In fact, Juniper is perfectly content focusing on its lucrative core market, providing the big Internet protocol (IP) routers that direct data traffic for large communications companies. That $2.4 billion market is growing at a 150% annual clip. "We're big believers in focus, because in previous lives we were all in organizations that diversified too fast and lost their edge in the place they were best," says Carl Showalter, Juniper's marketing vice-president. That approach has enabled Juniper to grab 30% of the market in its sector in a mere two years. Analysts expect it to gain an additional 4 to 8 points of share on Cisco in the next year.
KEEPING IT SIMPLE.
But can Juniper maintain its tight focus and still keep growing at this astonishing pace? Most analysts say yes. In fact, they praise Juniper for being the anti-Cisco. In the incredibly complex market for data-networking equipment, Cisco's end-to-end approach is rapidly falling out of favor in much the same way that AT&T bombed when its size inhibited its ability to nimbly counter faster-moving telecom rivals. "Juniper clearly knows where it needs to be," says Christin Armacost, an analyst at investment bank S.G. Cowen. "It doesn't try to be everything to everybody. That's the foundation of their success."

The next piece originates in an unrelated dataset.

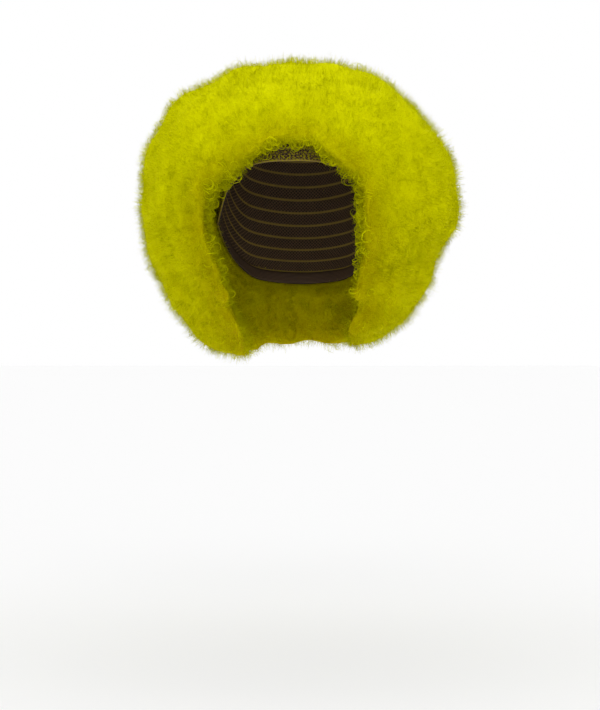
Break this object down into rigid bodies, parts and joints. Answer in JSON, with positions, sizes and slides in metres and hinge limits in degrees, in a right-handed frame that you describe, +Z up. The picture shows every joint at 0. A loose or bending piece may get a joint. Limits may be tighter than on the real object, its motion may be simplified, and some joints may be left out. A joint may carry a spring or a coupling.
{
  "type": "afro wig",
  "caption": "Full round afro wig of tight bright yellow curls on a dark net cap, with a fringe, side and back hair down to the neck, an open face and a hollow for the head.",
  "frame": {"origin": "where the top of the wearer's head meets the inside of the cap", "axes": "+Z up from the head, -Y the way the wearer faces, +X towards the wearer's left"},
  "size_m": [0.3108, 0.2934, 0.2885],
  "materials": {
    "netting": "matte openwork net",
    "elastic": "matte woven elastic",
    "yellow_fibre": "frizzed synthetic fibre with a soft sheen"
  },
  "bodies": {
    "root": {"net_cap": "netting", "edge_band": "elastic", "crown_hair": "yellow_fibre", "fringe": "yellow_fibre", "left_side_hair": "yellow_fibre", "right_side_hair": "yellow_fibre", "back_hair": "yellow_fibre"}
  },
  "joints": []
}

Cisco's iconic CEO John Chambers has taken the opposite tack of late. Once a company that, like Juniper, made its name in big IP routers, Cisco has moved upstream, to optical-networking equipment, as well as downstream, to consumer and small-business products. These moves have been made largely through acquisitions.
But lately, analysts have been wondering if Cisco is juggling too many balls. That certainly appears true in Juniper's niche, where Cisco has been playing catch-up for nearly a year. True, Cisco's latest product, the 12400 series router, can jam data through networks at speeds up to 10 gigabits per second. But that only matches what Juniper's routers have been pumping out since last March. And analysts unanimously agree that Juniper's boxes are technically superior to Cisco's because the hardware does most of the data processing. Cisco routers still rely on software, which often results in slower speeds.
In part, the startup's speedy machines are a product of the driven style of Scott Kriens, Juniper's CEO. Despite soaring market valuations that could have made growth by acquisition easy, Kriens stuck to his knitting and concentrated on developing hardware that emphasizes speed, speed, and more speed. "Scott is very methodical. He's not reactive, he's proactive. But he also acts with a fair amount of conservatism in his execution," says Armacost.
Cisco, however, isn't likely to give up easily. Its new router will undoubtedly put Juniper on guard and could sway some new clients. "If you're only 50% better than Cisco, you're dead," says Armacost. "There are too many companies who got complacent and then got blown away."
But analysts say Cisco's new machine won't severely erode Juniper's customer base. For one thing, analysts believe that sometime this year, Juniper is expected to introduce a high-end router that can push 20 gigabits of data per second. Cisco may be able to sell its new hardware as an upgrade to its installed base of machines, "but that doesn't mean they will take away Juniper's customers," says Jim Duffy, a senior editor at Network World magazine.
Bigger challenges may come from Lucent (LU ), Alcatel (ALA ), and upstarts such as Avici Systems (AVCI ) and Pluris. These companies are looking down the road at a time when communications providers will be delivering streaming video and other data-intensive applications that could overwhelm the routers that Juniper currently sells.
Avici, in particular, is a "competitive threat," according to ABN Amro analyst Ken Leon. The company's "scalable" routers can carry five times more data than the current Juniper models. Although Avici has grabbed less than 1% of the market, it is lining up some powerful customers, including AT&T (T ), France Telecom (FTE ), and Qwest Communications (Q ). "I would have expected Juniper to move more quickly into this market," says Tim Smith, a network-infrastructure analyst at DataQuest.
So will Juniper be able to keep its lead in network-class IP routers? "That's the $64,000 question," says Network World's Duffy. More like the $6 billion question, since that's what analysts estimate the IP-router market will be worth in 2001. Juniper predicts that its annual revenues will double this year, to $1.5 billion or $1.6 billion. Some analysts say that might be conservative and put the number closer to $1.8 billion. But that's if Juniper can maintain its focus and its technology lead -- and keep the Cisco dog off its back.